WRITTEN TASK: Collect the lines of the entries where "Every" shows up.

---

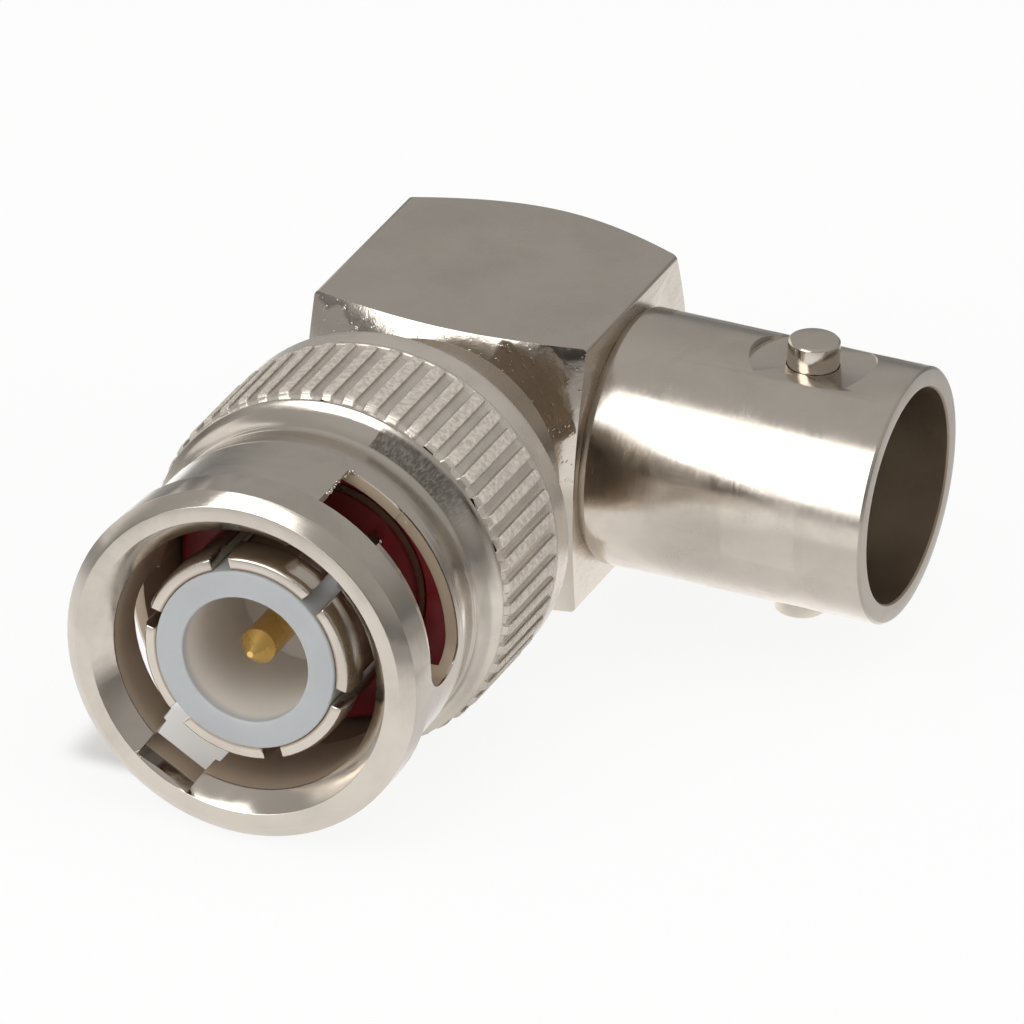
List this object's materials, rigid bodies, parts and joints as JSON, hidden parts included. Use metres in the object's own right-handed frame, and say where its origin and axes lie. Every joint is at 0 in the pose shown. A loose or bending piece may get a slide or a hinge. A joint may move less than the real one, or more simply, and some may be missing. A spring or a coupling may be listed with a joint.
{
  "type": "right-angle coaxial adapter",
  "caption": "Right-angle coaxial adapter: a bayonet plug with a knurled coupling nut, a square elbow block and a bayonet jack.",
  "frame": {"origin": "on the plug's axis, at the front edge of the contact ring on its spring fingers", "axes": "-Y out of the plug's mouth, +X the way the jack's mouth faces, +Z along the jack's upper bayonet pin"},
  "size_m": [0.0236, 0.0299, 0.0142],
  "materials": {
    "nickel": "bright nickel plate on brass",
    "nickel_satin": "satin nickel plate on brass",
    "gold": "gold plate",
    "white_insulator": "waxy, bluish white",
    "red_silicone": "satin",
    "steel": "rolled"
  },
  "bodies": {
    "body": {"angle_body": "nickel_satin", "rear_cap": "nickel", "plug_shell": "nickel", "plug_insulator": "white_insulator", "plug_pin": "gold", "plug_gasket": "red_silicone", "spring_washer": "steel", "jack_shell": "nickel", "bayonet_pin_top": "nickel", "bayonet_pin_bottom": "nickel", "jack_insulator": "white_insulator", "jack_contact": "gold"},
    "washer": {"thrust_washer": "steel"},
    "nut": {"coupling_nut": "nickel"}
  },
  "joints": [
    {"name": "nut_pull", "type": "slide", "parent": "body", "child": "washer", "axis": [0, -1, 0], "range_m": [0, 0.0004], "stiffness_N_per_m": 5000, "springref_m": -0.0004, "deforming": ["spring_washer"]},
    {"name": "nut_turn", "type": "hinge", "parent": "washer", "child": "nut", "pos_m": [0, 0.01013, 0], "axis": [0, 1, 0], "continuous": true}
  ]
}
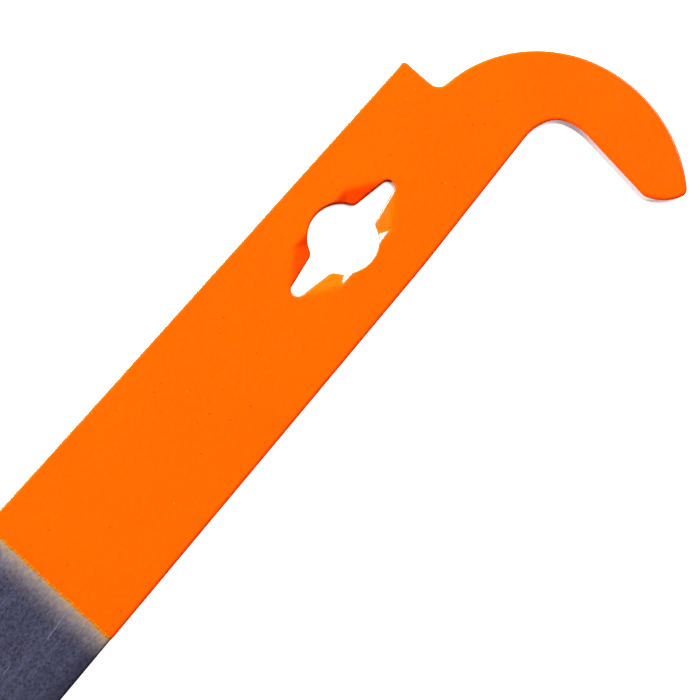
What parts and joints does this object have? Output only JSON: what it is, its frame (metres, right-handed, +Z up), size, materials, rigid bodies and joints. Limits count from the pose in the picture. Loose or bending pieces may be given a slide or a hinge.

---

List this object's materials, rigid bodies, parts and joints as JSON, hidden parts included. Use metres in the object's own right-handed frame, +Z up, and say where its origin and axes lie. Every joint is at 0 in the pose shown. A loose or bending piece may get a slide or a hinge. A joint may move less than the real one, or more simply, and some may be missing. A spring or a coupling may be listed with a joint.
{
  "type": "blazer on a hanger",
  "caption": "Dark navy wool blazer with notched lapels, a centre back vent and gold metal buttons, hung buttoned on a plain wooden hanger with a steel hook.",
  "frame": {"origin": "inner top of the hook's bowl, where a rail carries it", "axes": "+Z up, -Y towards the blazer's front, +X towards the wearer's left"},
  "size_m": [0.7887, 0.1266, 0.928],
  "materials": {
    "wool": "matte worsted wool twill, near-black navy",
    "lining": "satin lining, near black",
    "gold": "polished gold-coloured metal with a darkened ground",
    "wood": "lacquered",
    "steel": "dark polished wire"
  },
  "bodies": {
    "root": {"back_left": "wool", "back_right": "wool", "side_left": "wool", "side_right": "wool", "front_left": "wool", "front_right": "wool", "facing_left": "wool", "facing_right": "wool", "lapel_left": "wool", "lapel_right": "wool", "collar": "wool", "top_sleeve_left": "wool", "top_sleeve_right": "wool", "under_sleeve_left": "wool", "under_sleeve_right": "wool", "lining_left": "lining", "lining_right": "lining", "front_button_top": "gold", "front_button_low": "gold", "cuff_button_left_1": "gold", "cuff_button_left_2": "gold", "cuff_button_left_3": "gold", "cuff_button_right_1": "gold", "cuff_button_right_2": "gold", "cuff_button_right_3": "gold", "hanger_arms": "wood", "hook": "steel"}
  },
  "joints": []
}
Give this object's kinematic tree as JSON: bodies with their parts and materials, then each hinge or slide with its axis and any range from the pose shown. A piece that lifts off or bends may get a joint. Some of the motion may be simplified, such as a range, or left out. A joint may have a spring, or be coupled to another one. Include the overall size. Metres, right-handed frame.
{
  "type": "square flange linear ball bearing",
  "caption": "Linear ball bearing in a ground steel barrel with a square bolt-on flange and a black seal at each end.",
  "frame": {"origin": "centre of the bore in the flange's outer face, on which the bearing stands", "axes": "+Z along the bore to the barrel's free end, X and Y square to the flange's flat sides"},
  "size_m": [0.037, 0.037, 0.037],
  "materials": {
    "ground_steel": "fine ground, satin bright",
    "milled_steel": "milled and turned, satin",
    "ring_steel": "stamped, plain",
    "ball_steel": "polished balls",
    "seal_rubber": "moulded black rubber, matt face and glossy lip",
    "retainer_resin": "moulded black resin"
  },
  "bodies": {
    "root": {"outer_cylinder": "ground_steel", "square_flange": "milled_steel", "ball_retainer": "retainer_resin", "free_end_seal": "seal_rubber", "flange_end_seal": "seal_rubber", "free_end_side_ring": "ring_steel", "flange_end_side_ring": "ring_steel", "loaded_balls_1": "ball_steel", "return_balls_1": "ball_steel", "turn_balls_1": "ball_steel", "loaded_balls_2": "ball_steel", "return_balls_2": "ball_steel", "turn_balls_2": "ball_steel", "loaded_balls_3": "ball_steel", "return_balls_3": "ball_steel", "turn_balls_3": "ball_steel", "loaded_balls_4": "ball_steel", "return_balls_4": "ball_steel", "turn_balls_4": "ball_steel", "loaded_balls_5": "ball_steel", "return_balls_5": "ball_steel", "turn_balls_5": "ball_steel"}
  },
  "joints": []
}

---

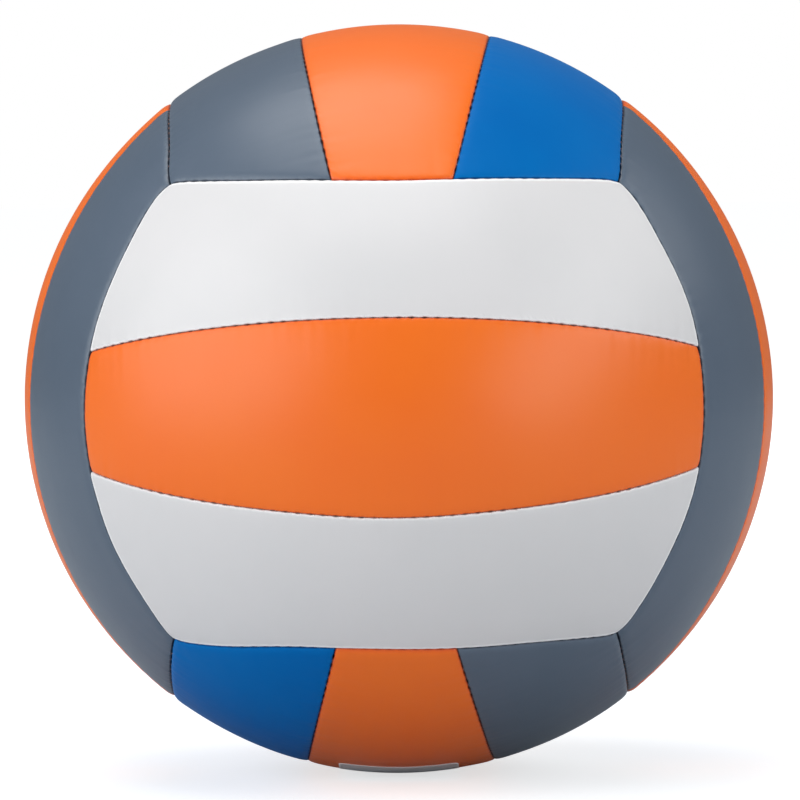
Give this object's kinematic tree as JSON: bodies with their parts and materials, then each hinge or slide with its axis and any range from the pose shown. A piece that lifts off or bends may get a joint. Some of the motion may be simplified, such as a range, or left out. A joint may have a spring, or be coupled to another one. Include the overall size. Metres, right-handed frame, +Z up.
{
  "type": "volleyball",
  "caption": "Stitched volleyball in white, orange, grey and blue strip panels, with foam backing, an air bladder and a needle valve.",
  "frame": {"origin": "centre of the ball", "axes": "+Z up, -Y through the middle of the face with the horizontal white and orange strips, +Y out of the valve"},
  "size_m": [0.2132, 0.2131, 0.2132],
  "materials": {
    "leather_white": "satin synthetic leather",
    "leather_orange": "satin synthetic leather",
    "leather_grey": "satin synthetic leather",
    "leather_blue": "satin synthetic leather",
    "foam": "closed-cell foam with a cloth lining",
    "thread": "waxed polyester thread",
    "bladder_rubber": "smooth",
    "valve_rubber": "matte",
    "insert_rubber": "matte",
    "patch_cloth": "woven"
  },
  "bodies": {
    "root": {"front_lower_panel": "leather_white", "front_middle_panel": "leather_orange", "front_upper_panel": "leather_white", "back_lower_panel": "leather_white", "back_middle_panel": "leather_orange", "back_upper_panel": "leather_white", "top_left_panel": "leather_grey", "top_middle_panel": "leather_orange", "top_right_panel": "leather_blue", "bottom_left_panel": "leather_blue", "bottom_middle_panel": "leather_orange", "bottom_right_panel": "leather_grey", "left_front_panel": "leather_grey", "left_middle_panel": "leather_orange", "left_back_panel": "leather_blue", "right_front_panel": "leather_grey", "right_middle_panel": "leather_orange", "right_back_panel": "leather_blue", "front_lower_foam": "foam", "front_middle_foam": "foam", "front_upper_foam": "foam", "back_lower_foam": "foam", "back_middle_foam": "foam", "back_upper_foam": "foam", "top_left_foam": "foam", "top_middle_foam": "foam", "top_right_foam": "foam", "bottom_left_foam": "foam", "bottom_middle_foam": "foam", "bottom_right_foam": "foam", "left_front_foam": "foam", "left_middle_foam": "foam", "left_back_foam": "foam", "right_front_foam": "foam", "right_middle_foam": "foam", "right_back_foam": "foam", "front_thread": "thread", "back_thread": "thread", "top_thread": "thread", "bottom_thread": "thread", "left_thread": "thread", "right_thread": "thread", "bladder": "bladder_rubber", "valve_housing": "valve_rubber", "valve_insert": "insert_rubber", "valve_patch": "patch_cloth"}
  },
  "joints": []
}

---

ANSWER TO THIS EXERCISE:
List this object's materials, rigid bodies, parts and joints as JSON, hidden parts included. Use metres in the object's own right-handed frame, and say where its origin and axes lie. Every joint is at 0 in the pose shown. A loose or bending piece may get a slide or a hinge. A joint may move less than the real one, or more simply, and some may be missing. A spring or a coupling may be listed with a joint.
List this object's materials, rigid bodies, parts and joints as JSON, hidden parts included. Use metres in the object's own right-handed frame, +Z up, and say where its origin and axes lie. Every joint is at 0 in the pose shown. A loose or bending piece may get a slide or a hinge. A joint may move less than the real one, or more simply, and some may be missing. A spring or a coupling may be listed with a joint.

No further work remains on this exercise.